* _PROBLEM DETAILS_
Find "metres (right-handed), its" in the material below, then copy that line and every subsequent line to the end, exactly.

= = = = = = =

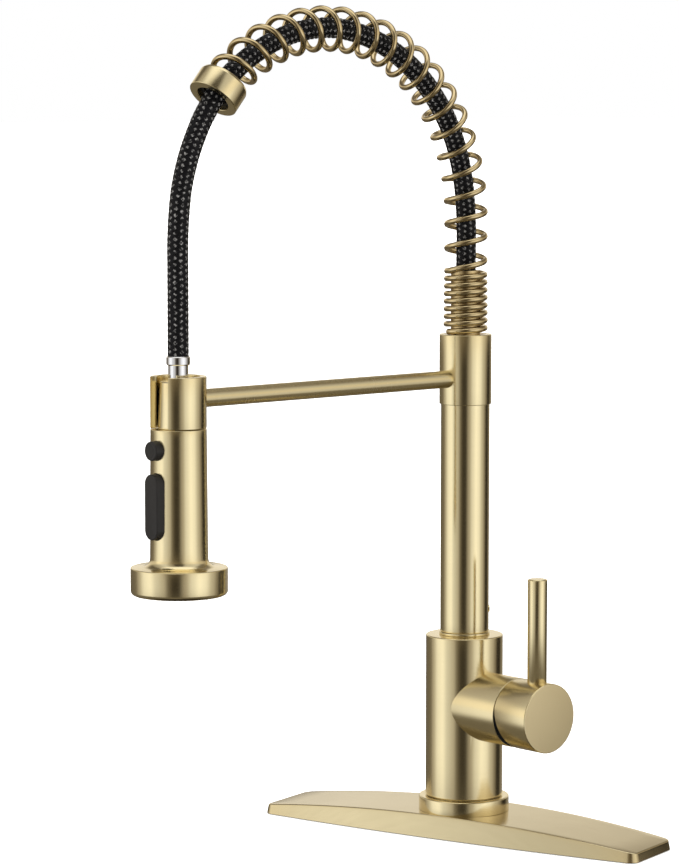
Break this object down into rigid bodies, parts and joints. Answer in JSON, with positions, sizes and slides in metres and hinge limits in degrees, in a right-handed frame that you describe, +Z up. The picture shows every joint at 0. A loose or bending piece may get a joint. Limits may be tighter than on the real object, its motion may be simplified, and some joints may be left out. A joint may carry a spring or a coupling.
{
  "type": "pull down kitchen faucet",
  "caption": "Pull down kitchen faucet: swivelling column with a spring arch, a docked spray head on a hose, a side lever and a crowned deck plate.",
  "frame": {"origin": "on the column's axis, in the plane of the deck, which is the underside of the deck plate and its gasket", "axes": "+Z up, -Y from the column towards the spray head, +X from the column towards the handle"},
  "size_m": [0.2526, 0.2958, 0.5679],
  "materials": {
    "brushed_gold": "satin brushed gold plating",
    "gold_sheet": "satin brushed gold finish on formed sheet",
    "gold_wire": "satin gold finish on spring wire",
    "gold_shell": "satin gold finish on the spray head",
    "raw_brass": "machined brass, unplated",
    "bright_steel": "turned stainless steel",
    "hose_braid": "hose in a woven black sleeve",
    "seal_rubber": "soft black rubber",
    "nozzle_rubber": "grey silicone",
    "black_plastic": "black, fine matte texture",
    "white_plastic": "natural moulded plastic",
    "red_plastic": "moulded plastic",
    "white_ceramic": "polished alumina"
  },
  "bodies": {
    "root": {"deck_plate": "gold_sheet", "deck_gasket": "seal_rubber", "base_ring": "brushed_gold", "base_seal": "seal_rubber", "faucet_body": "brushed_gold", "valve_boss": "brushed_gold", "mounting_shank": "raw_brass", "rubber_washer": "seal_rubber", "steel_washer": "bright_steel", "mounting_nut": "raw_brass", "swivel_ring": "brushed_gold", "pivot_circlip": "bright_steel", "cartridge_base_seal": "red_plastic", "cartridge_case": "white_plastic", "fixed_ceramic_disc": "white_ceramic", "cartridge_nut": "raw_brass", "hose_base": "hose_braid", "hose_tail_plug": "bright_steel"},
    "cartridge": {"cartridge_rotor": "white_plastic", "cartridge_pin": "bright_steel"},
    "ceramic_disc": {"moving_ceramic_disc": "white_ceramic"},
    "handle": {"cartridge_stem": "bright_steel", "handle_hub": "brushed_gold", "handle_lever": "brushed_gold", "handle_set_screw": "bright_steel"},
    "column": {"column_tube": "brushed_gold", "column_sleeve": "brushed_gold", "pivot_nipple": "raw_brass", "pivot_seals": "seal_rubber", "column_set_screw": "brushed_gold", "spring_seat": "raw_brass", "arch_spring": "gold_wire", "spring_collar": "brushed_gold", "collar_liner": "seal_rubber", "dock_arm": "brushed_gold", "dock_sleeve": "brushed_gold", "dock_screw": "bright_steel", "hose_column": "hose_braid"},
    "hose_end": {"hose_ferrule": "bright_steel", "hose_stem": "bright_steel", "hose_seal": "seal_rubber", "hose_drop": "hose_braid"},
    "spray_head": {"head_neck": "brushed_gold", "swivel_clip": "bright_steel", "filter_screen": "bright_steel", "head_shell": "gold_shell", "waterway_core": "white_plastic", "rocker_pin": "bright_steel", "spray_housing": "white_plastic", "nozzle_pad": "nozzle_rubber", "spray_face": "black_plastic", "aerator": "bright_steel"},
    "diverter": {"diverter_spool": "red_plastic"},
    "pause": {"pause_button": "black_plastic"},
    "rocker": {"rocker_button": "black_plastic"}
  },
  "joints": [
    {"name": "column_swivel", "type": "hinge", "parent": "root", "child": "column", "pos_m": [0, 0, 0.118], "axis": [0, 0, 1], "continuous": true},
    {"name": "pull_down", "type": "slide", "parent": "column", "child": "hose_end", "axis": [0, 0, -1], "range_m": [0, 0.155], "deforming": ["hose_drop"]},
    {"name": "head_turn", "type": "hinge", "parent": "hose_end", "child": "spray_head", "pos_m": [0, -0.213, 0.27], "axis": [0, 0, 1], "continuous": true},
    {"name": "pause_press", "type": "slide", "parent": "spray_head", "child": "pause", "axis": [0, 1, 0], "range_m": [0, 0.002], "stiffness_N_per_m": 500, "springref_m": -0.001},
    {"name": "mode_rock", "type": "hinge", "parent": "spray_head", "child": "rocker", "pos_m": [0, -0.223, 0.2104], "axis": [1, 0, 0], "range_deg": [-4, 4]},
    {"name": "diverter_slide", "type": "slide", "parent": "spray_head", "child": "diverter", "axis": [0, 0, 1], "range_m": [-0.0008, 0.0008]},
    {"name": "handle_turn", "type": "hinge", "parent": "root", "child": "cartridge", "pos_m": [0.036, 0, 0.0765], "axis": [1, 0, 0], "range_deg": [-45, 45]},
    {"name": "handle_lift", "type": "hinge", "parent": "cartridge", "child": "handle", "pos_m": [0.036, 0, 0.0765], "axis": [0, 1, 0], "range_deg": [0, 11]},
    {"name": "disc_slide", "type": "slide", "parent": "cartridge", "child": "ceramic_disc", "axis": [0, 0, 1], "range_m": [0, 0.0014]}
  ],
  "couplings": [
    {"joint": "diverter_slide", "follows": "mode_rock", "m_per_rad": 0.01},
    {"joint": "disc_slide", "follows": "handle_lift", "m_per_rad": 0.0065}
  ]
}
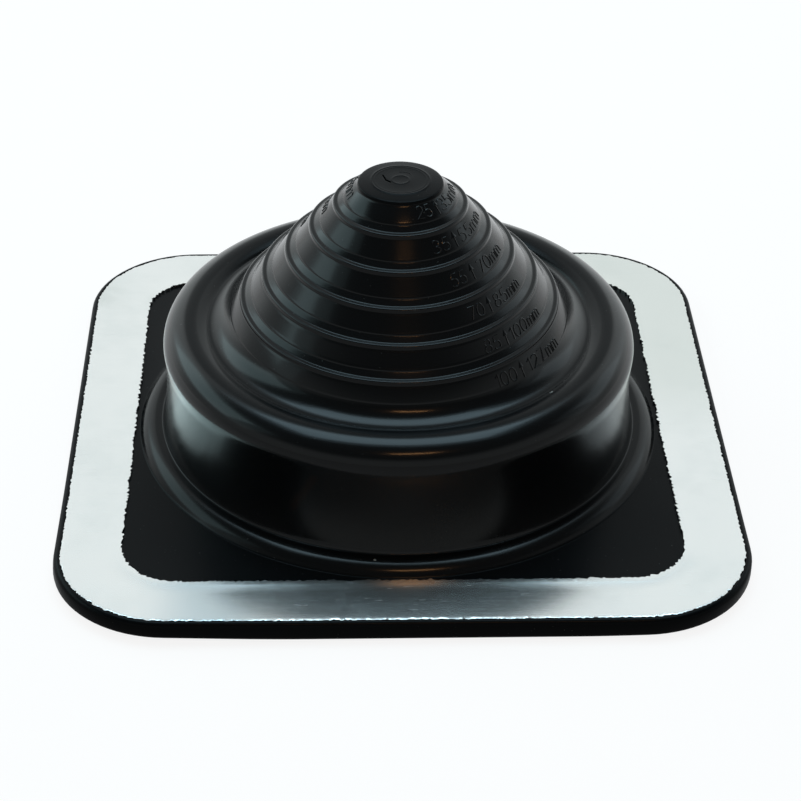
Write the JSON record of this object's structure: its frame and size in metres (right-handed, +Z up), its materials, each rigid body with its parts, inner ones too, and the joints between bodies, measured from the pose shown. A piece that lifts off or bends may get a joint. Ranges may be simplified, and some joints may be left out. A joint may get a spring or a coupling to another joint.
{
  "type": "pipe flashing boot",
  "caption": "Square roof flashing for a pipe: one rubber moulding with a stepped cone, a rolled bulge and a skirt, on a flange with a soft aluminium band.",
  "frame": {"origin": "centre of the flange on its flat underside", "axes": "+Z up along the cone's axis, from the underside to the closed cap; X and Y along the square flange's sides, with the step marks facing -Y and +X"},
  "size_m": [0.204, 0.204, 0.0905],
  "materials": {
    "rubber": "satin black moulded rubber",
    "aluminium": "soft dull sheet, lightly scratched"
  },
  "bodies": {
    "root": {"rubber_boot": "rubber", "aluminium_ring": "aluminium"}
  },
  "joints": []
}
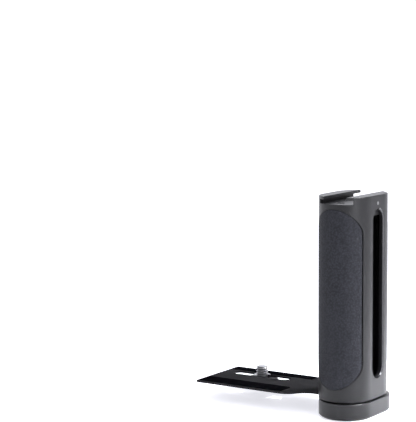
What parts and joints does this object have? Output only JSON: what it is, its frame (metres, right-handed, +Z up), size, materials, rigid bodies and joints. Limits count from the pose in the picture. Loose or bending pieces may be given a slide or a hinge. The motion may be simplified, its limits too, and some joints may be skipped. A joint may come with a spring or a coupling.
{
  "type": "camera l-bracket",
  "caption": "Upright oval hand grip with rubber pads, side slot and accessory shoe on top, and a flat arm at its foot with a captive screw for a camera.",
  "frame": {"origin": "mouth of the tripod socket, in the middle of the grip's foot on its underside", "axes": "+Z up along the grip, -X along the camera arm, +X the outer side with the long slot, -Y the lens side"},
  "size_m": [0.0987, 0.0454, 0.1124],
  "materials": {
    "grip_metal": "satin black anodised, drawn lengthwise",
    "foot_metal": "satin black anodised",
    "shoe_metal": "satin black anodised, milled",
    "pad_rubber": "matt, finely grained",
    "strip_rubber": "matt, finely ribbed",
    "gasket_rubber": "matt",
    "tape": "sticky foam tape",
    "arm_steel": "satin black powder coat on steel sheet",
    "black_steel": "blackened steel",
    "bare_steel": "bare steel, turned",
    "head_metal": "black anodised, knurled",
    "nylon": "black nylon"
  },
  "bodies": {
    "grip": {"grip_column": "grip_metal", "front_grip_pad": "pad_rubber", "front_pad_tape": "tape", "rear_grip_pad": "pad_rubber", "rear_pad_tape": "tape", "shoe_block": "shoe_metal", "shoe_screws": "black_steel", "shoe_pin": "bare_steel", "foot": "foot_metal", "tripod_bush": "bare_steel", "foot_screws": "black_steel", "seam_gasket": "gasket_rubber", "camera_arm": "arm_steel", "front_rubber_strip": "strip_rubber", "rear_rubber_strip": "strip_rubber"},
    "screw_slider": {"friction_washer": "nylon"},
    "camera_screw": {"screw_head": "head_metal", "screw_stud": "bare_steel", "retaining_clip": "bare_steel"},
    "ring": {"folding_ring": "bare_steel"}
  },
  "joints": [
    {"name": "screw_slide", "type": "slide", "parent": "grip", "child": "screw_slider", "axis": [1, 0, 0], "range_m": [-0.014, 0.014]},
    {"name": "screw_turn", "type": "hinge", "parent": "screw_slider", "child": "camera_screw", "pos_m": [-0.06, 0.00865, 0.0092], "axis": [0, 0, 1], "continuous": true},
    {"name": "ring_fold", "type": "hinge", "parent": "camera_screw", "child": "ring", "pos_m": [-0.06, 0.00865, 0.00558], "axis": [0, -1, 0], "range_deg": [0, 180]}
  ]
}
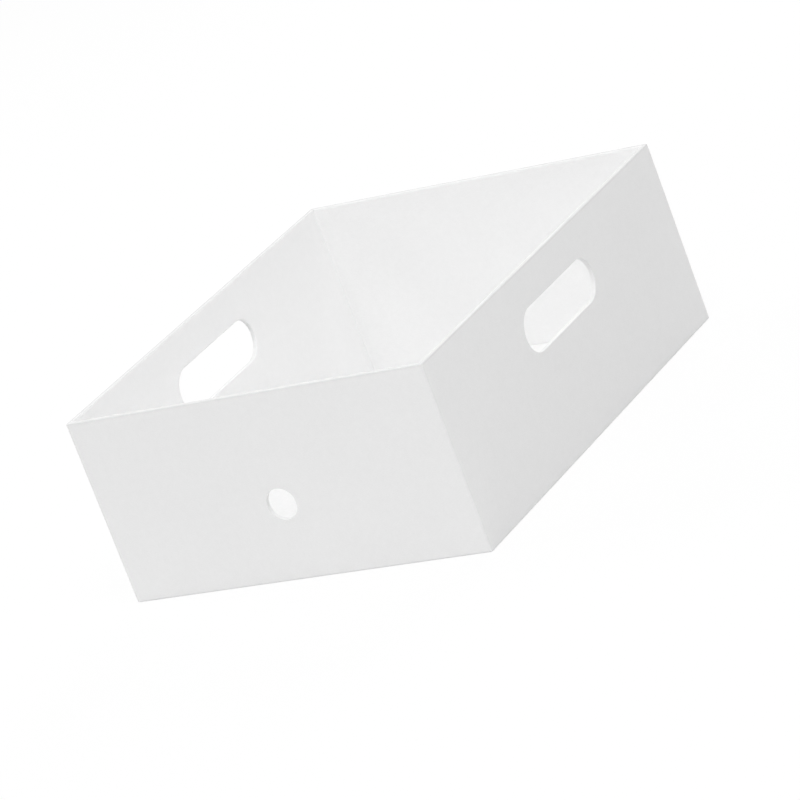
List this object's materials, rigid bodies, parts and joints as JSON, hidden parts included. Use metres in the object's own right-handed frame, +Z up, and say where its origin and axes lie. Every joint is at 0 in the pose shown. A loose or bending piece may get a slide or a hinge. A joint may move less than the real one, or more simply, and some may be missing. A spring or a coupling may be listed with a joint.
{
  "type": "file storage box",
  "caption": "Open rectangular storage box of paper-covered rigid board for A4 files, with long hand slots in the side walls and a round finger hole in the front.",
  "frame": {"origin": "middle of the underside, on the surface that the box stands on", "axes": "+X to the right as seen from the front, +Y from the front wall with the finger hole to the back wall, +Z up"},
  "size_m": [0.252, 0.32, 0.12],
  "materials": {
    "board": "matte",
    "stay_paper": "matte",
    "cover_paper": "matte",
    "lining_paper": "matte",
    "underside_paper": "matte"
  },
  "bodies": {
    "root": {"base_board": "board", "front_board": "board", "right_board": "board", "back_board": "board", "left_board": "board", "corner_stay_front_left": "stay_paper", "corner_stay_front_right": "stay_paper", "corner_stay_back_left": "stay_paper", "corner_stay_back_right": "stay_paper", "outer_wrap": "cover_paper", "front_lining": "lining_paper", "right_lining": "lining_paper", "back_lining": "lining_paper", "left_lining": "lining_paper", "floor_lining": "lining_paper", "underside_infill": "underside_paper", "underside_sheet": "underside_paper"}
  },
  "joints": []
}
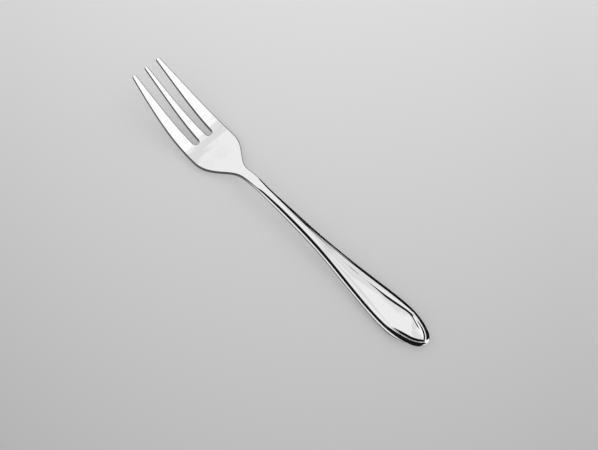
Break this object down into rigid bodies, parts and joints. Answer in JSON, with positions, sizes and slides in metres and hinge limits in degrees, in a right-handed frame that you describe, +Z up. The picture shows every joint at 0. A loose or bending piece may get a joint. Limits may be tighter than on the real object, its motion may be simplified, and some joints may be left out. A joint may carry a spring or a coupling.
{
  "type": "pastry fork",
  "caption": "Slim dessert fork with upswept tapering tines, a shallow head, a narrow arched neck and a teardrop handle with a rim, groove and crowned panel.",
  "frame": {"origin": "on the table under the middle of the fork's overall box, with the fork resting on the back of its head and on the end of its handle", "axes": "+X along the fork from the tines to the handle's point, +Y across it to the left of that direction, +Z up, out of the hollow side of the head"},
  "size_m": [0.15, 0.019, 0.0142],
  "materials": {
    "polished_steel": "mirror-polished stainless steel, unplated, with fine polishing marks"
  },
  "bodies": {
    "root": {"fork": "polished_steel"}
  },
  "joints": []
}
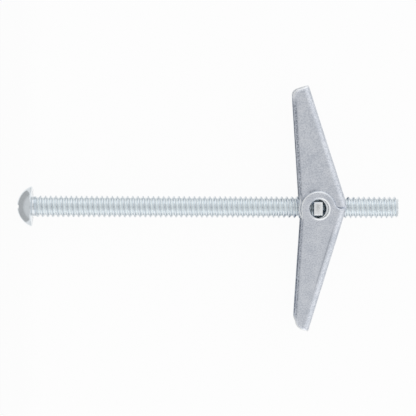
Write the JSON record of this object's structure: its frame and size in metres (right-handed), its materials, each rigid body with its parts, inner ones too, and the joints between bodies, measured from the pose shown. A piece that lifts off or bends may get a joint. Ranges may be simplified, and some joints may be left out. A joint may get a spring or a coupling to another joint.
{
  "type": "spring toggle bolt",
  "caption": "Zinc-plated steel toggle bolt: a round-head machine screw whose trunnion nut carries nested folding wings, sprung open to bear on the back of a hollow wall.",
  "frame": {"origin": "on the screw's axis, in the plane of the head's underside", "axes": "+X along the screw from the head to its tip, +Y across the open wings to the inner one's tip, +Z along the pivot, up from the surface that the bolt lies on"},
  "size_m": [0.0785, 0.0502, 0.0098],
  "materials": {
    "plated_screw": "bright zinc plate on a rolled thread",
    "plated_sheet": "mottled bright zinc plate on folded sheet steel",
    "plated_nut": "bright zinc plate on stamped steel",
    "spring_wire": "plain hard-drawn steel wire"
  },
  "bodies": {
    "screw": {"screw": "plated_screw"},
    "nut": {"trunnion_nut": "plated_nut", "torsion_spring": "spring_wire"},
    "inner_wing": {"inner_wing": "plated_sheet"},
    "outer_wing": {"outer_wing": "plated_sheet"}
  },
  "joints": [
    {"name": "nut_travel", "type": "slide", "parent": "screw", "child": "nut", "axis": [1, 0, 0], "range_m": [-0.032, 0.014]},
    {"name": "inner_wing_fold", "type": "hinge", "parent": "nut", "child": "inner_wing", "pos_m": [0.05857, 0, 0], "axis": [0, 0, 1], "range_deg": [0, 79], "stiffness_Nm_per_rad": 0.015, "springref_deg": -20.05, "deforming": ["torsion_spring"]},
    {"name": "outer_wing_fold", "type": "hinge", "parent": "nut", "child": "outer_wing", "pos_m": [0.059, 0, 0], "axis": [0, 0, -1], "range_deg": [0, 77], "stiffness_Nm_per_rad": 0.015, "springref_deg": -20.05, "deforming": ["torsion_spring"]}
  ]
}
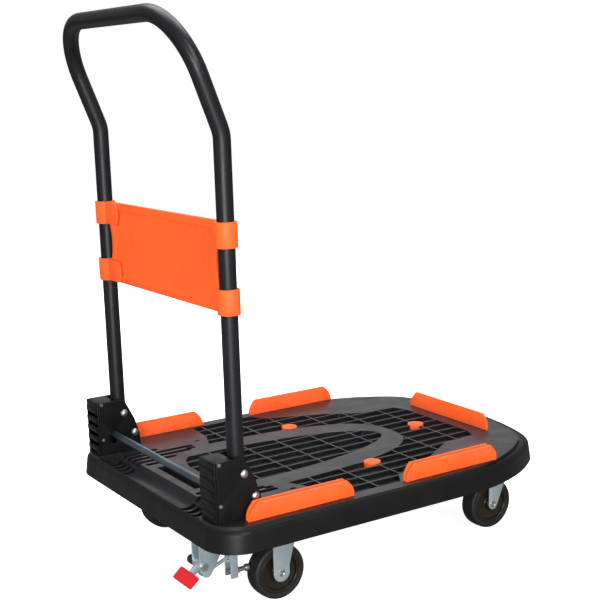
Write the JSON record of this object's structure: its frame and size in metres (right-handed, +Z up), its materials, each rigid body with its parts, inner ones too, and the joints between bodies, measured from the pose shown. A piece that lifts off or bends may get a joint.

= = = = = = =

* _WRITTEN ANSWER_
Write the JSON record of this object's structure: its frame and size in metres (right-handed), its materials, each rigid body with its parts, inner ones too, and the joints between bodies, measured from the pose shown. A piece that lifts off or bends may get a joint. Ranges may be simplified, and some joints may be left out. A joint may get a spring or a coupling to another joint.
{
  "type": "spring toggle bolt",
  "caption": "Zinc-plated steel toggle bolt: a round-head machine screw whose trunnion nut carries nested folding wings, sprung open to bear on the back of a hollow wall.",
  "frame": {"origin": "on the screw's axis, in the plane of the head's underside", "axes": "+X along the screw from the head to its tip, +Y across the open wings to the inner one's tip, +Z along the pivot, up from the surface that the bolt lies on"},
  "size_m": [0.0785, 0.0502, 0.0098],
  "materials": {
    "plated_screw": "bright zinc plate on a rolled thread",
    "plated_sheet": "mottled bright zinc plate on folded sheet steel",
    "plated_nut": "bright zinc plate on stamped steel",
    "spring_wire": "plain hard-drawn steel wire"
  },
  "bodies": {
    "screw": {"screw": "plated_screw"},
    "nut": {"trunnion_nut": "plated_nut", "torsion_spring": "spring_wire"},
    "inner_wing": {"inner_wing": "plated_sheet"},
    "outer_wing": {"outer_wing": "plated_sheet"}
  },
  "joints": [
    {"name": "nut_travel", "type": "slide", "parent": "screw", "child": "nut", "axis": [1, 0, 0], "range_m": [-0.032, 0.014]},
    {"name": "inner_wing_fold", "type": "hinge", "parent": "nut", "child": "inner_wing", "pos_m": [0.05857, 0, 0], "axis": [0, 0, 1], "range_deg": [0, 79], "stiffness_Nm_per_rad": 0.015, "springref_deg": -20.05, "deforming": ["torsion_spring"]},
    {"name": "outer_wing_fold", "type": "hinge", "parent": "nut", "child": "outer_wing", "pos_m": [0.059, 0, 0], "axis": [0, 0, -1], "range_deg": [0, 77], "stiffness_Nm_per_rad": 0.015, "springref_deg": -20.05, "deforming": ["torsion_spring"]}
  ]
}
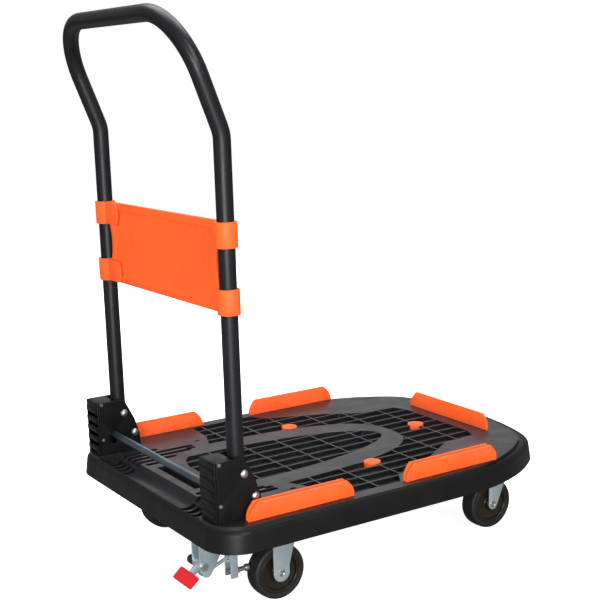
Write the JSON record of this object's structure: its frame and size in metres (right-handed, +Z up), its materials, each rigid body with its parts, inner ones too, and the joints between bodies, measured from the pose shown. A piece that lifts off or bends may get a joint.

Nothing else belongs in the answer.